**EXERCISE AIM**
Everything from the line containing "seeds.objects.link(seed)" through the line containing "before = set(bpy.data.objects)" should be repeated exactly, and nothing else from the data.

**DATA TO USE**
....................

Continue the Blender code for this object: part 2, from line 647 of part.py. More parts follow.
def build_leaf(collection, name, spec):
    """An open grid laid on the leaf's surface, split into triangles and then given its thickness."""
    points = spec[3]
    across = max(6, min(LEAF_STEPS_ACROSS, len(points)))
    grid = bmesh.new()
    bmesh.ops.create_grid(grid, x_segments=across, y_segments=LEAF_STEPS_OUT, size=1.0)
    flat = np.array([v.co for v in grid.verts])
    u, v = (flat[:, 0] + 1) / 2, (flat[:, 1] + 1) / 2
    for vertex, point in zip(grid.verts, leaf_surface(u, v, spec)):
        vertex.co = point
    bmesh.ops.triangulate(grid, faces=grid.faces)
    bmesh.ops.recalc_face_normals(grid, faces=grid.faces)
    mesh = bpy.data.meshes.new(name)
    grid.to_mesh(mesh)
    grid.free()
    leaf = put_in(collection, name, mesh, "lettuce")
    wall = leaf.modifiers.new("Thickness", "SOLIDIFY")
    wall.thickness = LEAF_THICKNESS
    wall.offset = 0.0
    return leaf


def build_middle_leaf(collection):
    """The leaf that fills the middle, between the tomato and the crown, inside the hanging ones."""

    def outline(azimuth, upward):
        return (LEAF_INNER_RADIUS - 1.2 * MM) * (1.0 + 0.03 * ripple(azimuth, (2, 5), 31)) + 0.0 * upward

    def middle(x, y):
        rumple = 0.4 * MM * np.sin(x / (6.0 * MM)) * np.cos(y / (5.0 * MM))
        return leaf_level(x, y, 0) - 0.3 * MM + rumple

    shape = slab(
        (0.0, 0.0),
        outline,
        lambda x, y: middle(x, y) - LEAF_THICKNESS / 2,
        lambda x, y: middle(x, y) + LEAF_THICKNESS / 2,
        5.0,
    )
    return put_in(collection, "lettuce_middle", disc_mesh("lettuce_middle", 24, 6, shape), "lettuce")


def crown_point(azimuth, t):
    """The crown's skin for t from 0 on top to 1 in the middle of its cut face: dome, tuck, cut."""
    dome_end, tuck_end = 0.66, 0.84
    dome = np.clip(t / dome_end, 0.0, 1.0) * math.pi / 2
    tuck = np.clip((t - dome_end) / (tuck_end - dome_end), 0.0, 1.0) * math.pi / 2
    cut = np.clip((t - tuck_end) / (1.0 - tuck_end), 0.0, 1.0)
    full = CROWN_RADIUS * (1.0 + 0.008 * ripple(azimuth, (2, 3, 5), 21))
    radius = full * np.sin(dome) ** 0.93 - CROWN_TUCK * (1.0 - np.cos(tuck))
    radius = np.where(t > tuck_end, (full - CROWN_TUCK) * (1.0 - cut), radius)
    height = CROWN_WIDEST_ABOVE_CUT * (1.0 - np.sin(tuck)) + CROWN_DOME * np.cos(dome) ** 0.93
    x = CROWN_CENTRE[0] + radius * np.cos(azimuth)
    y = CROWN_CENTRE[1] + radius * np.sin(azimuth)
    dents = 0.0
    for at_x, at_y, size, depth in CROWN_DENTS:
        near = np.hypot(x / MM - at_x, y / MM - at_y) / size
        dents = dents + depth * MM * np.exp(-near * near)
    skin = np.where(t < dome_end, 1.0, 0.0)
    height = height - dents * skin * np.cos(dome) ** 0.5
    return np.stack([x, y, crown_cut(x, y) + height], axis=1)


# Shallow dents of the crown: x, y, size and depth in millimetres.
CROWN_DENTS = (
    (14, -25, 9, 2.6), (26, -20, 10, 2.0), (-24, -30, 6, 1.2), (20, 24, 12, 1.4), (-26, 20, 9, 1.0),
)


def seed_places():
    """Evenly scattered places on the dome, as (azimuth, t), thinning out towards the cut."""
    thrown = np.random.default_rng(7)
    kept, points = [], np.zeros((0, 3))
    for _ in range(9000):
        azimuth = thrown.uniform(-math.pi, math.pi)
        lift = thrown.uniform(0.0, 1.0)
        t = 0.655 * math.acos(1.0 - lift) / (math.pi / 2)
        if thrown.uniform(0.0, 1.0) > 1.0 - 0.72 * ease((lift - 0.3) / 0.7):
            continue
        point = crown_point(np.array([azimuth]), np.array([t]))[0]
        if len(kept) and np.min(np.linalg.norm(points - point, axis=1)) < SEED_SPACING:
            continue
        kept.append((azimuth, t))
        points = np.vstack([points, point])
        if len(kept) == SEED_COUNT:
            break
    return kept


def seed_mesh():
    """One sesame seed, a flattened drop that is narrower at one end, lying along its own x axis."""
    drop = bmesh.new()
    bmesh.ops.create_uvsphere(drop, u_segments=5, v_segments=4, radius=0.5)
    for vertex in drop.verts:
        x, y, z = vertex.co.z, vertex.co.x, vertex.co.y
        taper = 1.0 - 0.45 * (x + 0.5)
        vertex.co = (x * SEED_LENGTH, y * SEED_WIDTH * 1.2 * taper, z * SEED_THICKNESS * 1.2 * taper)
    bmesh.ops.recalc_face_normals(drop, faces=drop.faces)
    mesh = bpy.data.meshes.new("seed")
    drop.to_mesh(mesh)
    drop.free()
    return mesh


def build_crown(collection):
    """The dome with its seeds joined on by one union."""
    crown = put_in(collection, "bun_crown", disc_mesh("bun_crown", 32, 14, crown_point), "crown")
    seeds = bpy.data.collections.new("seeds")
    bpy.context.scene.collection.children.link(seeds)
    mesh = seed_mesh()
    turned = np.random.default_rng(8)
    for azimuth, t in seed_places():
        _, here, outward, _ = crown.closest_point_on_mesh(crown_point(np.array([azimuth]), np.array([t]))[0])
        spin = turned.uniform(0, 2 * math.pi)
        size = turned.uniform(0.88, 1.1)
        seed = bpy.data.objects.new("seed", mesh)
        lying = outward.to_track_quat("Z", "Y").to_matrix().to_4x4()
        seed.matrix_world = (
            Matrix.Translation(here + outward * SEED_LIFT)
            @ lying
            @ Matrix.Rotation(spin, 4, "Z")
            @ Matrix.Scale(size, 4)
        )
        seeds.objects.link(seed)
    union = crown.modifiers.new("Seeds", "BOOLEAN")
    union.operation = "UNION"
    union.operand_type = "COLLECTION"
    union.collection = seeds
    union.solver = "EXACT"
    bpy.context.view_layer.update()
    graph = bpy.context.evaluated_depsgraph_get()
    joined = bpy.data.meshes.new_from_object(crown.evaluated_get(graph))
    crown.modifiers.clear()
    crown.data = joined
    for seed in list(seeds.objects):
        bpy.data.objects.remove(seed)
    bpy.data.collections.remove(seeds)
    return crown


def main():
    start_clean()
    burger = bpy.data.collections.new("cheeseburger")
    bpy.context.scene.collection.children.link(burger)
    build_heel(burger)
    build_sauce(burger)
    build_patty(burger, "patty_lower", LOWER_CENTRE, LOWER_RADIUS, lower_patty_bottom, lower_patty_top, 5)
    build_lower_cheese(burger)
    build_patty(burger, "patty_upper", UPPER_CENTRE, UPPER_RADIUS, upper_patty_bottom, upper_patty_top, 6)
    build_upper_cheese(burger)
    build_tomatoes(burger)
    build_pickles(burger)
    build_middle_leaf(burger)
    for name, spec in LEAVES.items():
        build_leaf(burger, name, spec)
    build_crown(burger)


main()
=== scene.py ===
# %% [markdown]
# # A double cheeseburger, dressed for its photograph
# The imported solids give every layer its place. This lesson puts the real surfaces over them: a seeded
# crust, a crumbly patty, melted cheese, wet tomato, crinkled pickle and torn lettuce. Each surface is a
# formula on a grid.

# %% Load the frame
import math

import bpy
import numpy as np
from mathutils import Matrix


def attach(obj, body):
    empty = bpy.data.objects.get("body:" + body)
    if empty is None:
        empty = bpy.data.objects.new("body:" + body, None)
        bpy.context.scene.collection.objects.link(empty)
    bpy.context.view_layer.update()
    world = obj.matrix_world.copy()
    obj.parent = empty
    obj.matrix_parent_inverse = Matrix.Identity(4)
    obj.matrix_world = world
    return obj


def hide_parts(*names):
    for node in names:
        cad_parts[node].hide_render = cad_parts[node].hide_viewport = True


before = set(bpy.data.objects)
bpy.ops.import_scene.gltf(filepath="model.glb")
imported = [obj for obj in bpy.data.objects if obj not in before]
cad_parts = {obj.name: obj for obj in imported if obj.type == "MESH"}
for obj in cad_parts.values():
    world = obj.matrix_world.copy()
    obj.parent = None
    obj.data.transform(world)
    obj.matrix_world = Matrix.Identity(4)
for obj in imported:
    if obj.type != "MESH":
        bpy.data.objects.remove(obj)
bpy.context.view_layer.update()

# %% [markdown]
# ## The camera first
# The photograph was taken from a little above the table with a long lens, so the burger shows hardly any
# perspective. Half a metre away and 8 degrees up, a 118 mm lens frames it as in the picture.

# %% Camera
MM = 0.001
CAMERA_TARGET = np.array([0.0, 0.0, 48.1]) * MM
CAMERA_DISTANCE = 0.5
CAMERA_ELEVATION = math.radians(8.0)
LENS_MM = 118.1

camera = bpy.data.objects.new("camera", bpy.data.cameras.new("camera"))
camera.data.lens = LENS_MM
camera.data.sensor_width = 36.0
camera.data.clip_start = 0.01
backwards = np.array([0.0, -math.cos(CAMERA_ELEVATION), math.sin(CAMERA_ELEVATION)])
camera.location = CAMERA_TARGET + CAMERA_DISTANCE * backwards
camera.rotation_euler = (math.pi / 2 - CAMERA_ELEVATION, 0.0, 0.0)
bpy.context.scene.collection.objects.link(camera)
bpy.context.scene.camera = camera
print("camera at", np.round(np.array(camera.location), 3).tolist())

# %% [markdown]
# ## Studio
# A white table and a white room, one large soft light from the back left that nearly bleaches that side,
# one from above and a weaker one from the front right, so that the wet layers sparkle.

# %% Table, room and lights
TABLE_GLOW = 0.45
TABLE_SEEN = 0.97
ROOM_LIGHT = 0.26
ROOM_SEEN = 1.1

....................

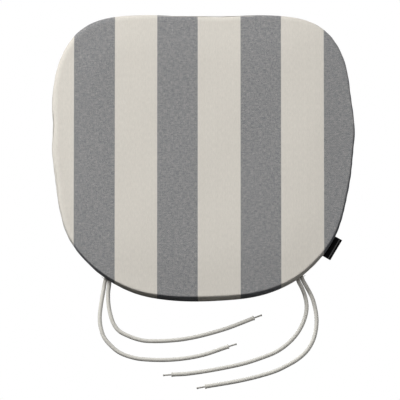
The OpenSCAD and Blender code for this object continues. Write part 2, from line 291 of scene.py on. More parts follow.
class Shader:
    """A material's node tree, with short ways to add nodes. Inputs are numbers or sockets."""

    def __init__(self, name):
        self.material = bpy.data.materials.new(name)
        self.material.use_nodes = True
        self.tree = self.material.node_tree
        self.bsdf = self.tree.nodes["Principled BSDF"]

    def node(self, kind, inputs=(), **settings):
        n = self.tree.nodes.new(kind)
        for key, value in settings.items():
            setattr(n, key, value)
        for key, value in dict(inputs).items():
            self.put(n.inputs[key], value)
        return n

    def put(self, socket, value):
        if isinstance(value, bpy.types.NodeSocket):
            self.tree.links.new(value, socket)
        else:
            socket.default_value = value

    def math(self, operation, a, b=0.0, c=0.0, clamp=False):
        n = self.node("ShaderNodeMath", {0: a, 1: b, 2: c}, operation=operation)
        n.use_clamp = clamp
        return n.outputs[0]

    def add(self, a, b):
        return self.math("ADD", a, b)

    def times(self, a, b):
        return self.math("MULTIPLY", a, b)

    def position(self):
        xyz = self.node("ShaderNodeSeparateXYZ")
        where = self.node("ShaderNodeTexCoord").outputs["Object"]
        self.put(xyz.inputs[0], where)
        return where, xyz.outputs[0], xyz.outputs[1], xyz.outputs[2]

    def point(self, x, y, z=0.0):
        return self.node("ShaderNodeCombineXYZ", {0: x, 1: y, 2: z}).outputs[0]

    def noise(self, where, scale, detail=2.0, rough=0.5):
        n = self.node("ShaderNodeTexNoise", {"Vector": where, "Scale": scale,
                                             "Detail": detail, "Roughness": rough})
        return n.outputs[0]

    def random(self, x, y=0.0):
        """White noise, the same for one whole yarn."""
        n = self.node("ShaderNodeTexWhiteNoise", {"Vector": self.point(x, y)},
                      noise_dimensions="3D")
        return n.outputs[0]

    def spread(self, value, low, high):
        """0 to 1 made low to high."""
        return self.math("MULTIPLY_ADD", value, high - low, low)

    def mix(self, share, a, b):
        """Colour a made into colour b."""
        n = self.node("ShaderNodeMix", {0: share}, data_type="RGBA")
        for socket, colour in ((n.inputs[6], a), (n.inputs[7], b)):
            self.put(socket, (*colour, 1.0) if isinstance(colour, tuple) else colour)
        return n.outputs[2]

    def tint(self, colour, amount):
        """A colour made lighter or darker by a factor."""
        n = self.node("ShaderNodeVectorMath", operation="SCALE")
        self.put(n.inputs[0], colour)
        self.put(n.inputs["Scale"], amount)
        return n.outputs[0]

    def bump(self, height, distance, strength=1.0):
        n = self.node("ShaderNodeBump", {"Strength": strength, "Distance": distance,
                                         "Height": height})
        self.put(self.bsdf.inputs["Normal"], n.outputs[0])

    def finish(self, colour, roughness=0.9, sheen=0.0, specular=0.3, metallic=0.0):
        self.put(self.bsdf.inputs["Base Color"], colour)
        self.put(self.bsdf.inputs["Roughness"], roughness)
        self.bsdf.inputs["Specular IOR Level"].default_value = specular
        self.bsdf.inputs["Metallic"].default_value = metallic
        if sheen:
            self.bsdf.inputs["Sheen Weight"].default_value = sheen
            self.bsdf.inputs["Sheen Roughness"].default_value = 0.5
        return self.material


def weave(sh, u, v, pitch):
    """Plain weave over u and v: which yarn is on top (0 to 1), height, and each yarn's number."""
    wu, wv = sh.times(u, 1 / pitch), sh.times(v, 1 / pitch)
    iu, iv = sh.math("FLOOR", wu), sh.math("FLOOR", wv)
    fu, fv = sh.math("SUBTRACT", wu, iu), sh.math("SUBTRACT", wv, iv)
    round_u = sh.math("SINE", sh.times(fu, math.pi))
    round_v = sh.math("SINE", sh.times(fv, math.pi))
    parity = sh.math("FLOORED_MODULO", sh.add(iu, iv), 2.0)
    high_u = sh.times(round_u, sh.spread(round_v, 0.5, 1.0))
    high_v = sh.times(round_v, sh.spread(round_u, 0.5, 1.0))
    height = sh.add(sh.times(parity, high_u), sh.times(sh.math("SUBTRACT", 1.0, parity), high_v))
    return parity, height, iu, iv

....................

**CORRECT RESULT**
        seeds.objects.link(seed)
    union = crown.modifiers.new("Seeds", "BOOLEAN")
    union.operation = "UNION"
    union.operand_type = "COLLECTION"
    union.collection = seeds
    union.solver = "EXACT"
    bpy.context.view_layer.update()
    graph = bpy.context.evaluated_depsgraph_get()
    joined = bpy.data.meshes.new_from_object(crown.evaluated_get(graph))
    crown.modifiers.clear()
    crown.data = joined
    for seed in list(seeds.objects):
        bpy.data.objects.remove(seed)
    bpy.data.collections.remove(seeds)
    return crown


def main():
    start_clean()
    burger = bpy.data.collections.new("cheeseburger")
    bpy.context.scene.collection.children.link(burger)
    build_heel(burger)
    build_sauce(burger)
    build_patty(burger, "patty_lower", LOWER_CENTRE, LOWER_RADIUS, lower_patty_bottom, lower_patty_top, 5)
    build_lower_cheese(burger)
    build_patty(burger, "patty_upper", UPPER_CENTRE, UPPER_RADIUS, upper_patty_bottom, upper_patty_top, 6)
    build_upper_cheese(burger)
    build_tomatoes(burger)
    build_pickles(burger)
    build_middle_leaf(burger)
    for name, spec in LEAVES.items():
        build_leaf(burger, name, spec)
    build_crown(burger)


main()
=== scene.py ===
# %% [markdown]
# # A double cheeseburger, dressed for its photograph
# The imported solids give every layer its place. This lesson puts the real surfaces over them: a seeded
# crust, a crumbly patty, melted cheese, wet tomato, crinkled pickle and torn lettuce. Each surface is a
# formula on a grid.

# %% Load the frame
import math

import bpy
import numpy as np
from mathutils import Matrix


def attach(obj, body):
    empty = bpy.data.objects.get("body:" + body)
    if empty is None:
        empty = bpy.data.objects.new("body:" + body, None)
        bpy.context.scene.collection.objects.link(empty)
    bpy.context.view_layer.update()
    world = obj.matrix_world.copy()
    obj.parent = empty
    obj.matrix_parent_inverse = Matrix.Identity(4)
    obj.matrix_world = world
    return obj


def hide_parts(*names):
    for node in names:
        cad_parts[node].hide_render = cad_parts[node].hide_viewport = True


before = set(bpy.data.objects)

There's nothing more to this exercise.